DATA LISTING:

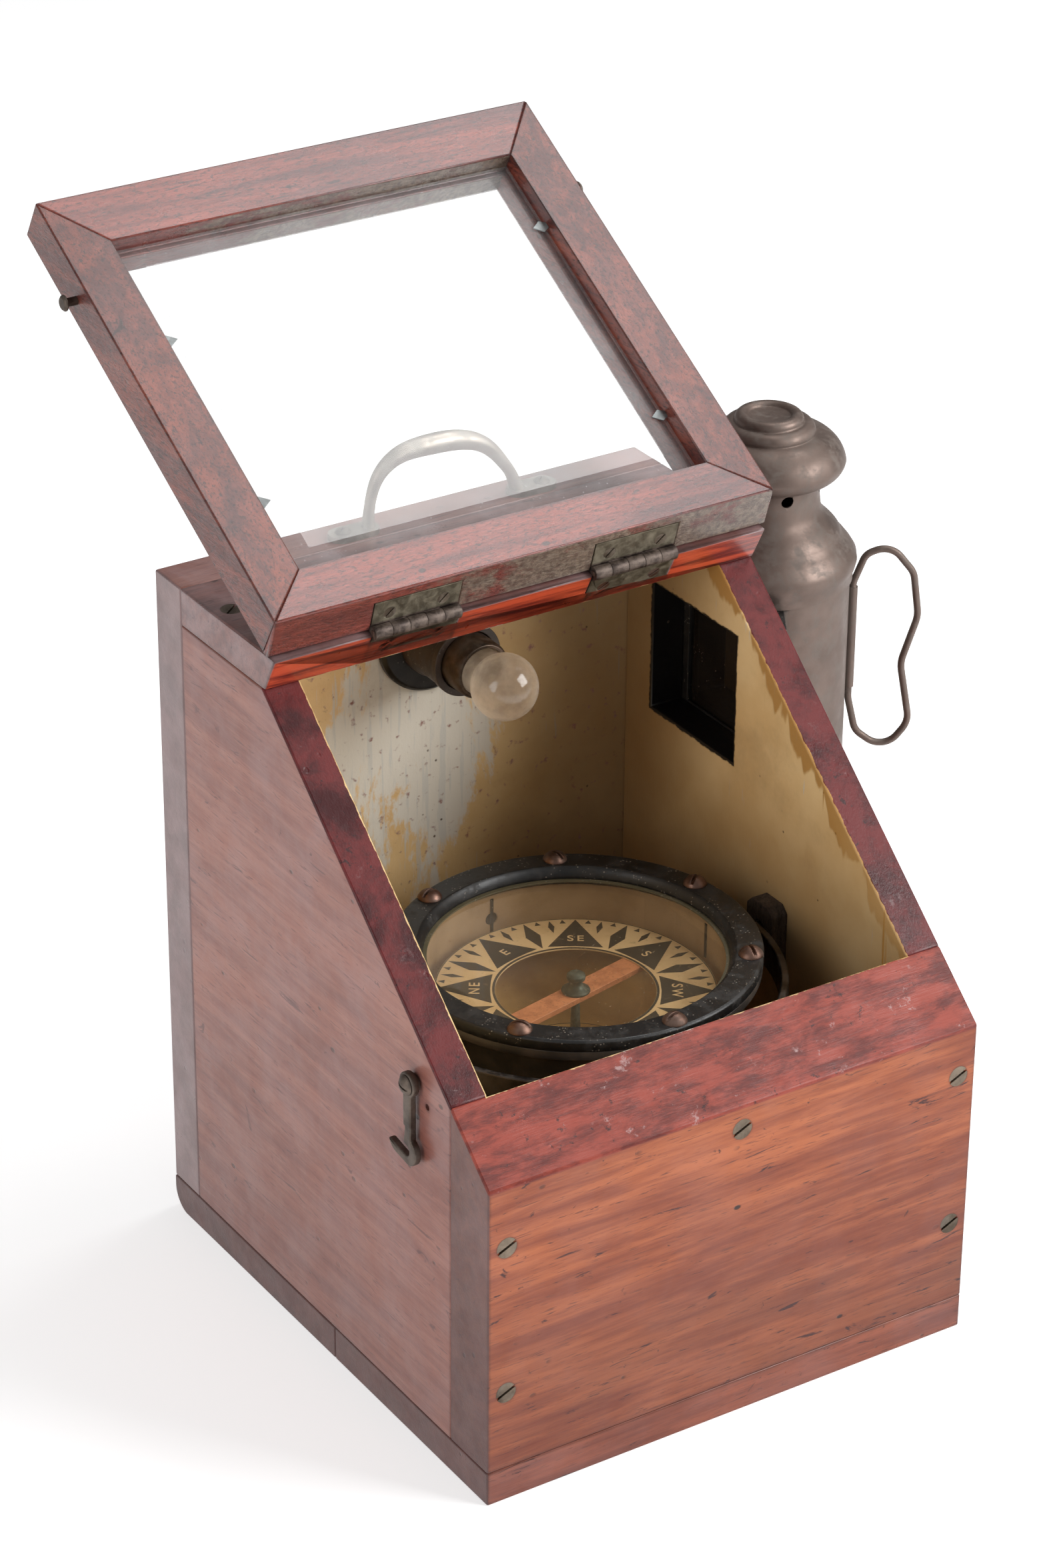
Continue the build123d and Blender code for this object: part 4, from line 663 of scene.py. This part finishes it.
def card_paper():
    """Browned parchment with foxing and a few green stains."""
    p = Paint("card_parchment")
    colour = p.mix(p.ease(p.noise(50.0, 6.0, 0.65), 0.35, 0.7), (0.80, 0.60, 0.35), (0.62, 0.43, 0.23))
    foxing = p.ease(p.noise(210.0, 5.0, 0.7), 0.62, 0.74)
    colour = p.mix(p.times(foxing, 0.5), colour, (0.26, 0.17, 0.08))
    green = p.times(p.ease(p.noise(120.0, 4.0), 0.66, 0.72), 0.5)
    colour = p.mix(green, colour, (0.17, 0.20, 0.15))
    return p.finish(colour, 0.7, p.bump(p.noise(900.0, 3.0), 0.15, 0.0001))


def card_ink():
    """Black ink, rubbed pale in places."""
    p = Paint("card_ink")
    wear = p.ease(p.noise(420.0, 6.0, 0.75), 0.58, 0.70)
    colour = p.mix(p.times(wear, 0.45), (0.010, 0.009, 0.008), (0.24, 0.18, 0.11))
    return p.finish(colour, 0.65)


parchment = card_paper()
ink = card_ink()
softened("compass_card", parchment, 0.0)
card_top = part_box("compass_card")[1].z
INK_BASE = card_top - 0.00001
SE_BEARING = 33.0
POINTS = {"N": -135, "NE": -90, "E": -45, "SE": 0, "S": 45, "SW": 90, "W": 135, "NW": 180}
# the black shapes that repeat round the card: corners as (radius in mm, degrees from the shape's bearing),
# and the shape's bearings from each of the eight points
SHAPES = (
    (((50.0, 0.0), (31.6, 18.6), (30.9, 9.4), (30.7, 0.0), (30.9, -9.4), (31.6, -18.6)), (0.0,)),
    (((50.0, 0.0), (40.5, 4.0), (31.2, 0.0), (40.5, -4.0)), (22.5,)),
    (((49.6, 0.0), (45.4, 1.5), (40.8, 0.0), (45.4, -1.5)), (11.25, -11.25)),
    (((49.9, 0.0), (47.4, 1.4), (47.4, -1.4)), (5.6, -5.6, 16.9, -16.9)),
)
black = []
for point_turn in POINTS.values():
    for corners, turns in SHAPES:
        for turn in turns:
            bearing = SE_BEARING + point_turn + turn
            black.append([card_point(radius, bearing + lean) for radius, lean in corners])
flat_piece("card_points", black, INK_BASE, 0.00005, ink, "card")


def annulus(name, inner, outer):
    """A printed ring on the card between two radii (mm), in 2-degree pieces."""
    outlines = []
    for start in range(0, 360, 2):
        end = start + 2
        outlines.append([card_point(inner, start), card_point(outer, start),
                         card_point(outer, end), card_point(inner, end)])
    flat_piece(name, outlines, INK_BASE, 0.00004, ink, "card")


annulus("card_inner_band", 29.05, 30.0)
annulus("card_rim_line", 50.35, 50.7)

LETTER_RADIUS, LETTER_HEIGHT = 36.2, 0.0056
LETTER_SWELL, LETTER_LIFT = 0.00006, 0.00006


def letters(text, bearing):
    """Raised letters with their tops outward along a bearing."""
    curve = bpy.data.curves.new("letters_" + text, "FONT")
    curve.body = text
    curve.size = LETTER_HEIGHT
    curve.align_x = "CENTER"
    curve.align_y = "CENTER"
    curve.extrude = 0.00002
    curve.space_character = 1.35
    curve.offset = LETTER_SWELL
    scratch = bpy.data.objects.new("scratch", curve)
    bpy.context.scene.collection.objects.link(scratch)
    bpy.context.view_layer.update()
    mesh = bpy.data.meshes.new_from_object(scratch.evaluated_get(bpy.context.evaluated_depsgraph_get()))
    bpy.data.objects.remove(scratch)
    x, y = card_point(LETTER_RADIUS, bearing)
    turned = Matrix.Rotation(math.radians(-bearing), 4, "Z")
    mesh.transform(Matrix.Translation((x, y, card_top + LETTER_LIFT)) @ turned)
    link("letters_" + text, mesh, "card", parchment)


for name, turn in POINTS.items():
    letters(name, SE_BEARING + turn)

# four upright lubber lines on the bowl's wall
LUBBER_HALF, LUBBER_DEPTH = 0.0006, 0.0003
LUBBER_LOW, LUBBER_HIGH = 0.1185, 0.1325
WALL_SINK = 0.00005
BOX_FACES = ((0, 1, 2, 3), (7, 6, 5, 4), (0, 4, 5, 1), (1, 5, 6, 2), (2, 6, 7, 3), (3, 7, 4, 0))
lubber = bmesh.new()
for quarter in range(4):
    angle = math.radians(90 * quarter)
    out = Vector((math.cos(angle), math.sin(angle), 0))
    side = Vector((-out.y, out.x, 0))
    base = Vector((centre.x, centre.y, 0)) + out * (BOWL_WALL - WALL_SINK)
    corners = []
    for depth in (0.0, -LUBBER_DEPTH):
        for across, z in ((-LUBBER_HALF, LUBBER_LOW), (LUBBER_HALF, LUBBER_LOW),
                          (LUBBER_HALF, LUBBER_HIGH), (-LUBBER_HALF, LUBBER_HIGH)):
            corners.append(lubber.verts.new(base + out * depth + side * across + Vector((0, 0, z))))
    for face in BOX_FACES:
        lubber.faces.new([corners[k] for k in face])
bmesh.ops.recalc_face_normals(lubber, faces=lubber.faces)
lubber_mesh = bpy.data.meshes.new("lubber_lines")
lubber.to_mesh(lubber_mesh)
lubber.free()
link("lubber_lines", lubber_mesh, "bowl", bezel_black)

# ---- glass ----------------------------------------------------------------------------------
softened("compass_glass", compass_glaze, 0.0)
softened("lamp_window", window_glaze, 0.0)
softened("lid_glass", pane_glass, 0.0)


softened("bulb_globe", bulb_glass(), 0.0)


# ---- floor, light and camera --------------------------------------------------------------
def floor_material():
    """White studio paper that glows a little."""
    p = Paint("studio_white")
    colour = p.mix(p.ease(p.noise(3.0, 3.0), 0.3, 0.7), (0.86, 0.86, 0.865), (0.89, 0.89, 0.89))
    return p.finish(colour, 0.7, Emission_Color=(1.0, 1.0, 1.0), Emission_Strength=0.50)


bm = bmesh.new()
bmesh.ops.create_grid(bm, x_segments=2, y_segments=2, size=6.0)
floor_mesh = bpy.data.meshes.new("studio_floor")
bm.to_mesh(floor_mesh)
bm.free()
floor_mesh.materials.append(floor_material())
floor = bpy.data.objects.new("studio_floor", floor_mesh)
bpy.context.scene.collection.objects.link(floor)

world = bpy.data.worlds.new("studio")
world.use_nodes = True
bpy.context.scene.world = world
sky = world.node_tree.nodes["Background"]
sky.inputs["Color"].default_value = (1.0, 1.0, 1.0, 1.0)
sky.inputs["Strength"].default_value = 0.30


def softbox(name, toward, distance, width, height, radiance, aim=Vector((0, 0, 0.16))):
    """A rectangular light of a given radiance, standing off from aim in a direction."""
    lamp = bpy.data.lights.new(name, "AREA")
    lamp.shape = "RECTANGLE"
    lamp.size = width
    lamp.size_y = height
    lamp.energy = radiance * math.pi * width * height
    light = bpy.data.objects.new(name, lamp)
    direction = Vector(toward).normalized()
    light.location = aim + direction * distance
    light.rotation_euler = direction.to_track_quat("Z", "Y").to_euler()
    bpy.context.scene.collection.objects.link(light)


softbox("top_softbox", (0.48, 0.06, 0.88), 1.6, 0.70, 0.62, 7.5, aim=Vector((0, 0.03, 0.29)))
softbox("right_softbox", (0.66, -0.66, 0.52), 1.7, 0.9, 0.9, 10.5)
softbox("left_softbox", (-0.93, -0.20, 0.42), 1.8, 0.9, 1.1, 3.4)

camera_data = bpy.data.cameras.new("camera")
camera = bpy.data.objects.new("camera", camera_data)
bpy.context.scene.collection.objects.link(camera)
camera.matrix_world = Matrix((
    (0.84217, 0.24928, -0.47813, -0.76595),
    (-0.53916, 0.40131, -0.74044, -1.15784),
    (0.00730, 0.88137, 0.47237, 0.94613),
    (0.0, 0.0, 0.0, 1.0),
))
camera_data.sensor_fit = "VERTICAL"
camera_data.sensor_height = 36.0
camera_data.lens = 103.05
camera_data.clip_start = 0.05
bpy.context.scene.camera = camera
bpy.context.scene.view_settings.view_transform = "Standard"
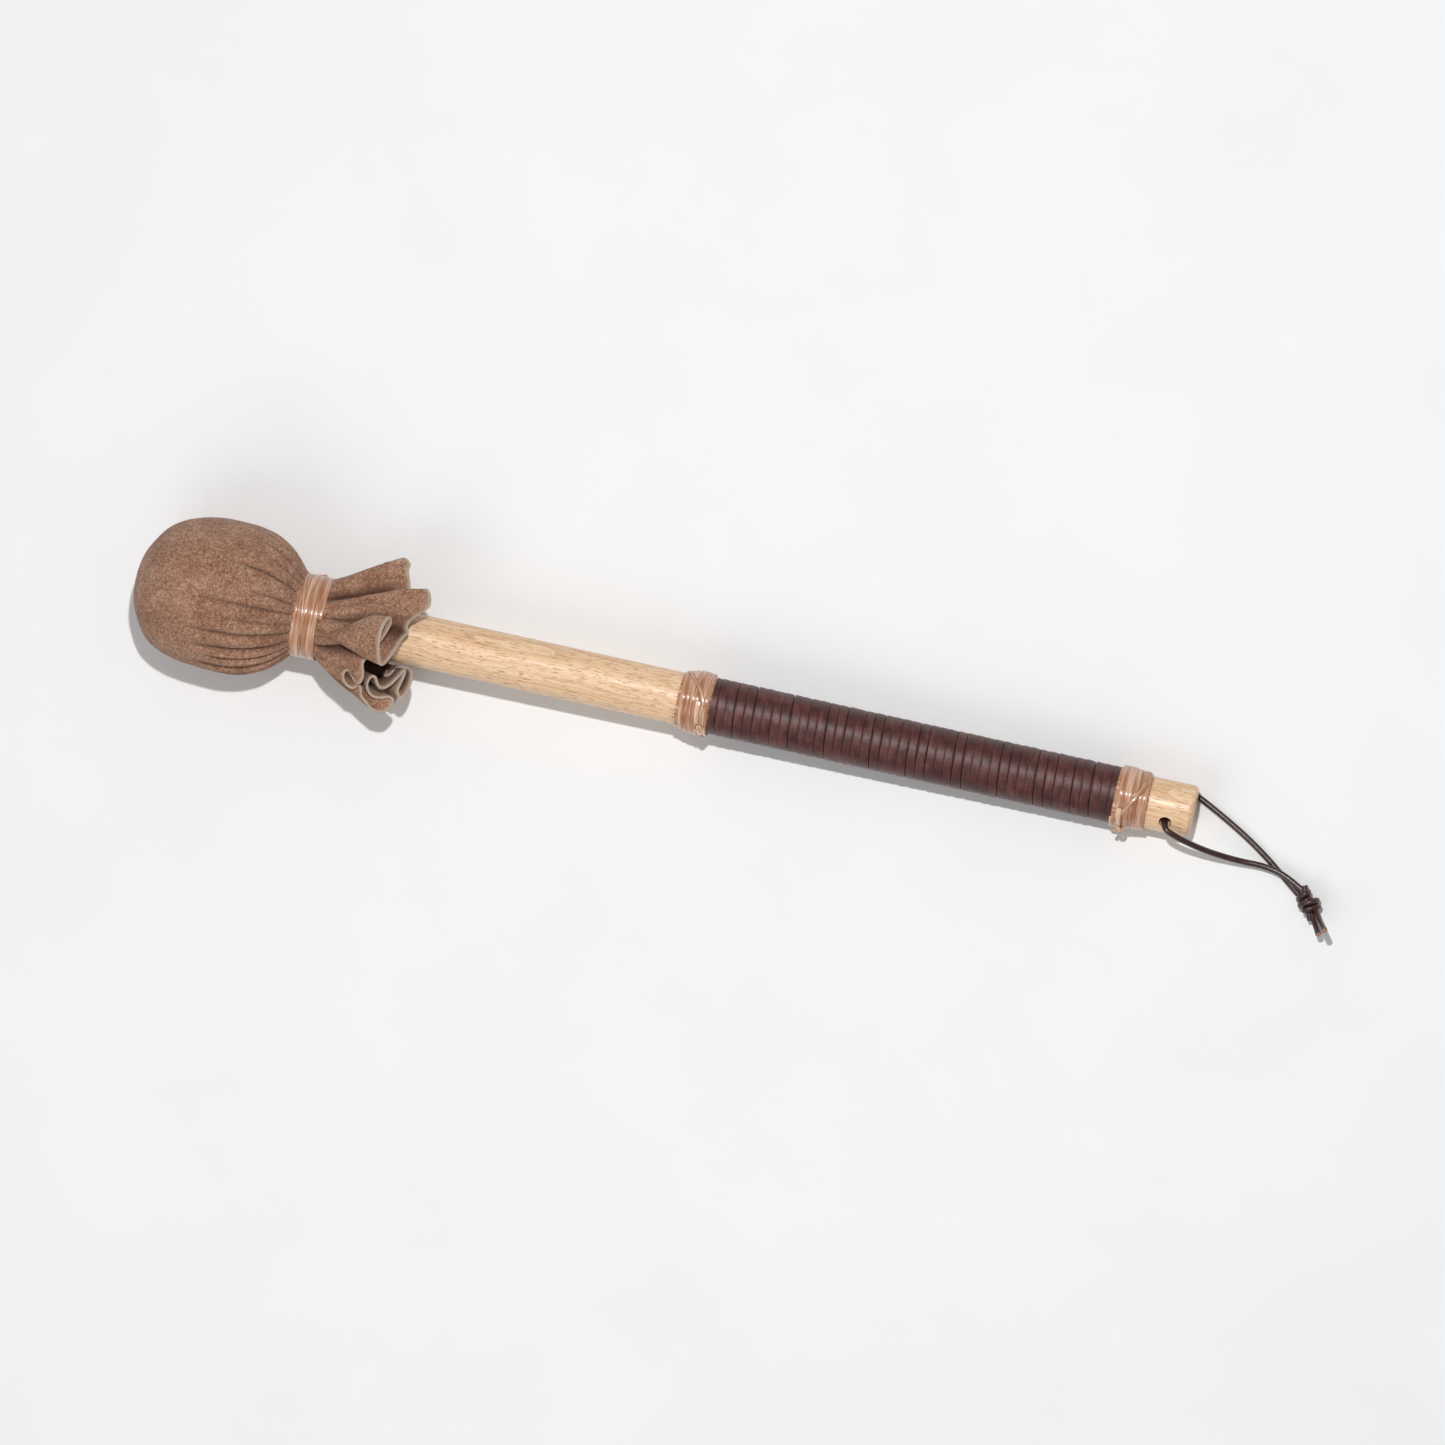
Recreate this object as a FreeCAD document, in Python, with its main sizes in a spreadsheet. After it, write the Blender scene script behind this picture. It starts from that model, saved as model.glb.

WHAT IS ASKED: Write out the listing's lines exactly, from its first line through the line that contains "return p.finish(colour, 0.65)", and stop there.

ANSWER TO THIS PROBLEM:
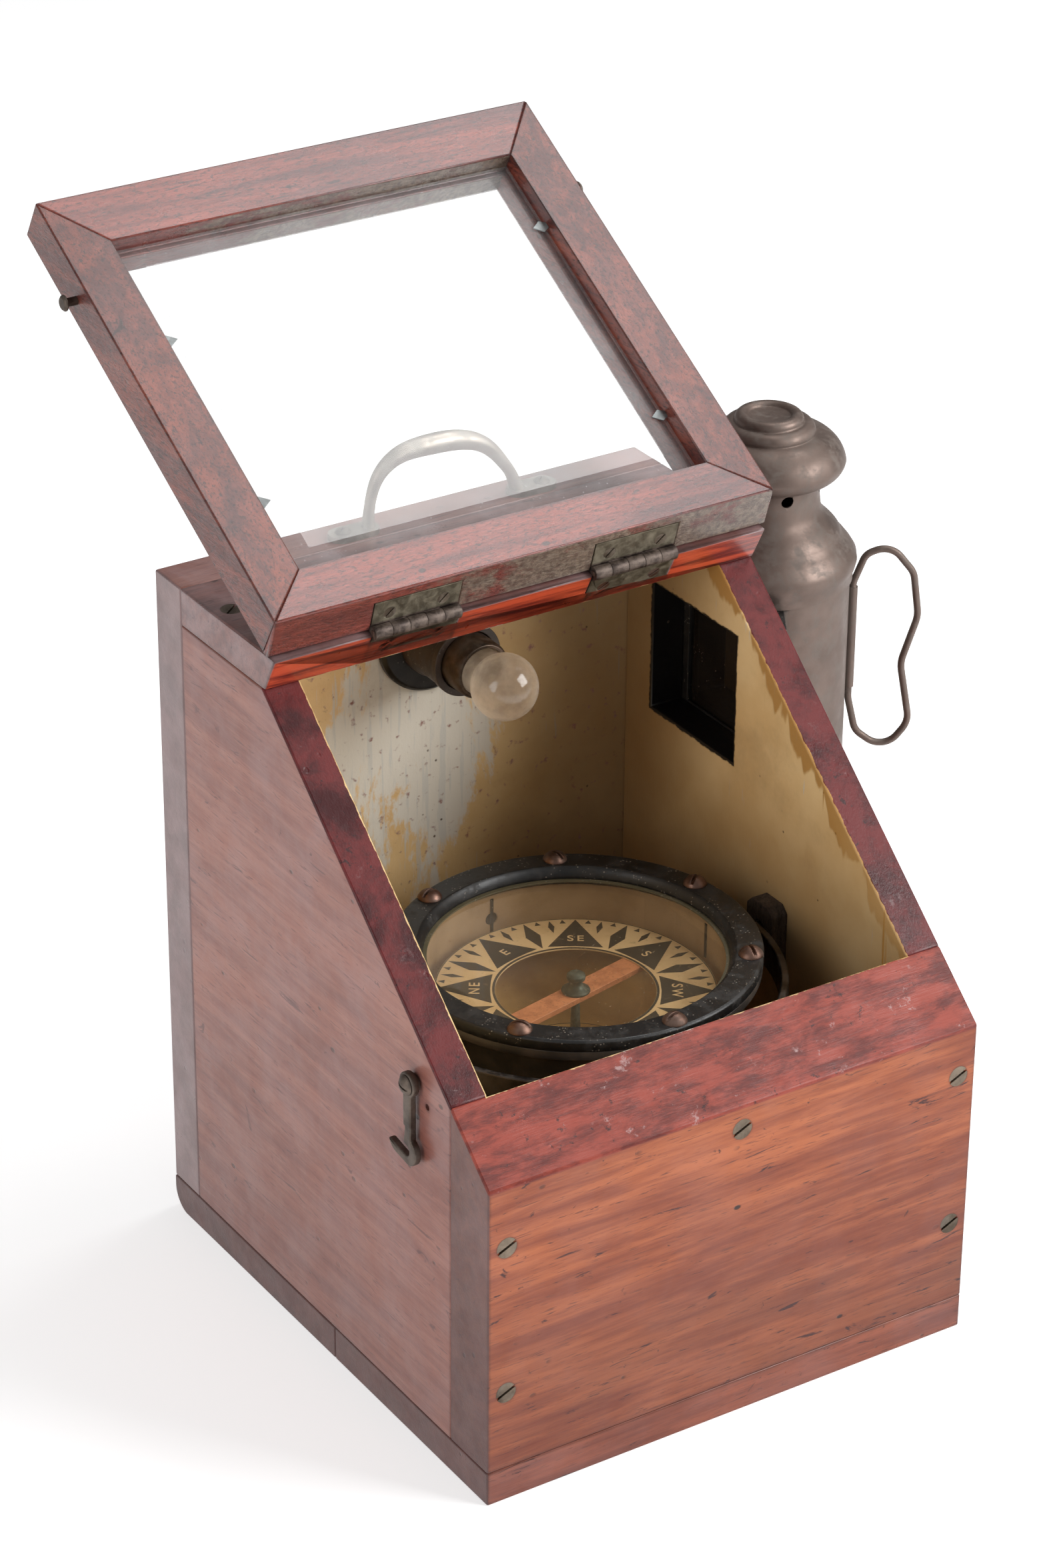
Continue the build123d and Blender code for this object: part 4, from line 663 of scene.py. This part finishes it.
def card_paper():
    """Browned parchment with foxing and a few green stains."""
    p = Paint("card_parchment")
    colour = p.mix(p.ease(p.noise(50.0, 6.0, 0.65), 0.35, 0.7), (0.80, 0.60, 0.35), (0.62, 0.43, 0.23))
    foxing = p.ease(p.noise(210.0, 5.0, 0.7), 0.62, 0.74)
    colour = p.mix(p.times(foxing, 0.5), colour, (0.26, 0.17, 0.08))
    green = p.times(p.ease(p.noise(120.0, 4.0), 0.66, 0.72), 0.5)
    colour = p.mix(green, colour, (0.17, 0.20, 0.15))
    return p.finish(colour, 0.7, p.bump(p.noise(900.0, 3.0), 0.15, 0.0001))


def card_ink():
    """Black ink, rubbed pale in places."""
    p = Paint("card_ink")
    wear = p.ease(p.noise(420.0, 6.0, 0.75), 0.58, 0.70)
    colour = p.mix(p.times(wear, 0.45), (0.010, 0.009, 0.008), (0.24, 0.18, 0.11))
    return p.finish(colour, 0.65)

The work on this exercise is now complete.